# Building a dedicated slabbing mill



## Kalai (Feb 2, 2011)

Hi everyone, I wanted to build a dedicated slabbing mill and I wanted to ask if you guys know of any plans for one or if you have any ideas fo making one, I have a big chainsaw bar (9 feet long) but I think it is to big to be used with a chain saw, even if you had a saw on both ends, I think this bar was made to be used in a mill set up, does anyone know of a company that makes bars like this one I have and the attachments to go with it, like a power head to run it and other stuff, if it was part of a mill, is there a company that sells the set up, I do not mind spending the $$, I have 3 bandsaw mills, I have a Hudson "Oscar 28", a Woodmizer LT-15 and a HD-40 so I wanted to get a dedicated slabing mill or make one with the bar I have.
I am good at welding, I have a home made lathe I made, it has a old jeep trans that I use to change the speeds, it is a big lathe, I can turn bowls up to 4 feet 8 inches in diameter so I figured I could make a rail and frame of some sort to use this bar as a slabbing mill. Any input, ideas or just comments are welcome and I live in Hawaii so if any of you want to come and help me your welcome to come and warm up  in sunny Hawaii, well we still have some snow on our tallest mountain, Mouna Kea so it does get a bit cold some nights, I think it is freezing when it gets to about 63 degrees over here 
Thanks and aloha.

Chris "Kalai"


----------



## BobL (Feb 2, 2011)

Love that bar.

I would look at the dedicated Lucas mill slabber.
[ Dedicated Slabbing Mill ] LUCAS MILL Portable Timber Sawmill
Their biggest has a 76" bar but you still might get some good design ideas


----------



## betterbuilt (Feb 2, 2011)

There is the Peterson mill also. Peterson Portable Sawmills vs. Bandsaw Mills & Swingblade Mills

I'd like to see pictures of your build. I've been thinking about building one for a while now. The only thing stopping me is I'm lacking in some of the fabricating skills. 

These guys have bars on their site. They might be similar to the 9 foot one your talking about. L-M Equipment - Chain Saw Log Splitter


----------



## mtngun (Feb 2, 2011)

Maybe it's just the photo but that bar doesn't look 9 feet compared to the van it is leaning against. Is the cab of the van 8' tall ?

Anyway, just curious, does it run 404 chain ?


----------



## rarefish383 (Feb 2, 2011)

mtngun said:


> Maybe it's just the photo but that bar doesn't look 9 feet compared to the van it is leaning against. Is the cab of the van 8' tall ?
> 
> Anyway, just curious, does it run 404 chain ?

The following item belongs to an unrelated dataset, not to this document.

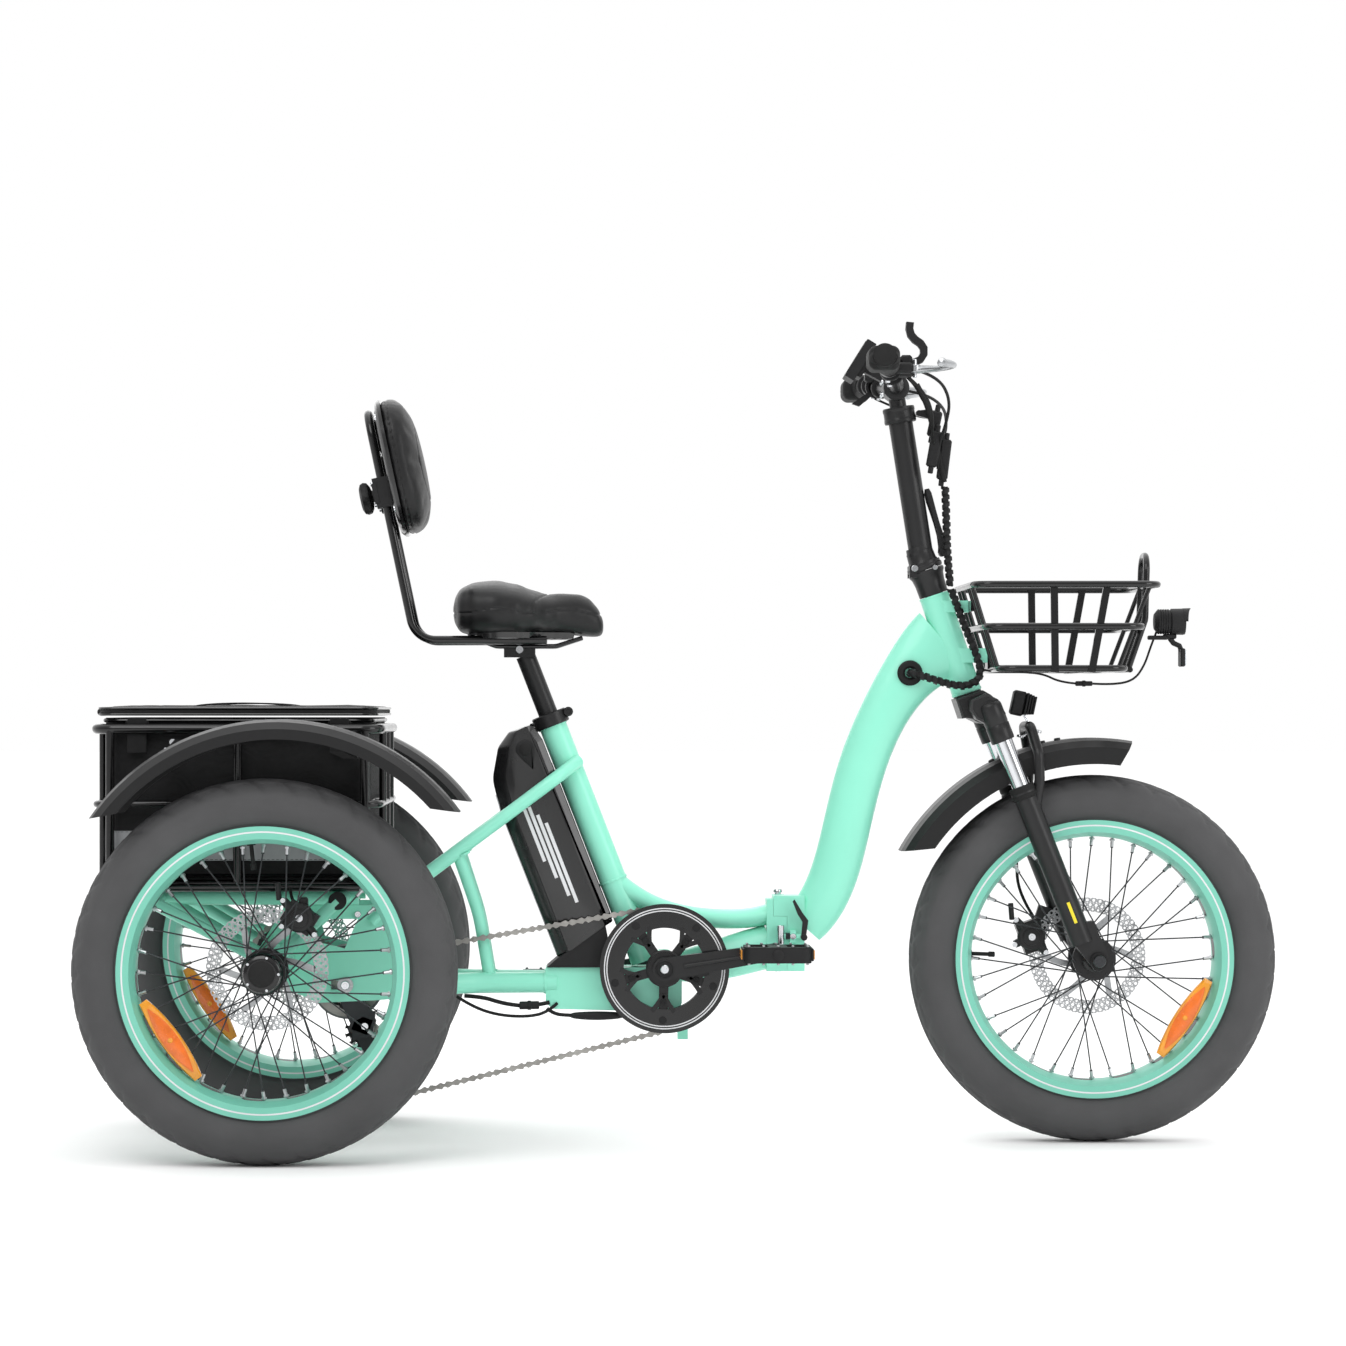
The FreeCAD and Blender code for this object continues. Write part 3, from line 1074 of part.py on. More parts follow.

I was kinda thinking that too? But, that looks a lot like our old Ford F600, and if the bar is leaning on an angle, it could be 8 or 9 feet, Joe.


----------



## rarefish383 (Feb 2, 2011)

By the way, welcome to the site, I'd love to come help, Joe.


----------



## Kalai (Feb 2, 2011)

I everyone, thanks for the input so far. That is not a van, it is a F-600 and the bare is 9 feet, I can take another picture with me standing next to it if you want, or youre welcome to stop by 
Anymore input would be great too, thanks all, I hope your all as warm as you can be considering the weather, aloha.

Chris "Kalai"


----------



## cowboyvet (Feb 2, 2011)

look at the other recent thread on here with the two big 090's. Slap two of them or a couple 880's and let the chips fly.....you'll need to post a video of it though, of course. :clapn:


----------



## Hillbilly3995 (Feb 2, 2011)

That aint no bar...I would think being from Hawaii you'd recognize a surfboard when you see one...
:hmm3grin2orange::hmm3grin2orange:


----------



## bayard (Feb 2, 2011)

*peterson*

that peterson looks real nice, anyone here ever use one ? k


----------



## BlueRider (Feb 2, 2011)

I saw some pics once of an interesting mill being used to slab out a monster bubinga log. The mill was powered by a volkswagon engine hooked up to a 90* gearbox the motor and bar traveled on a carriage that ran on a large rectangular frame that was suspended from cables and lowered for each slab. it looked like it worked really well judging by the mountian of saw dust around it. I couodn't see what the supporting structure was but it was open on the sides. 40 hp should pull 9' of .404 with no problem.


----------



## the sizzle (Apr 4, 2011)

bayard said:


> that peterson looks real nice, anyone here ever use one ? k


 
I ran a peterson wpf 8" a few years back...loved that machine. Now I'm in the process of setting up a small milling operation, and getting the same machine, though with a 30 horse kohler rather than the 24 horse honda I'd used prior. Initially, I wanted to get the 10" unit, but I really had to budget my funds for support equipment. Maybe in a few years, if all goes well, I'll get the 10" wpf with maybe a diesel engine...already have a gaining interest in my little hometown,as well as customers, and I haven't felled one tree yet. I understand there are pros and cons to bandmills and swing mills, but for the amount of use i can get from a single blade kind of does it for me. Seriously, though, if you're looking to mill dimensional lumber right off the log, a swing blade is the way to go...that is, without having to handle the log too much.


----------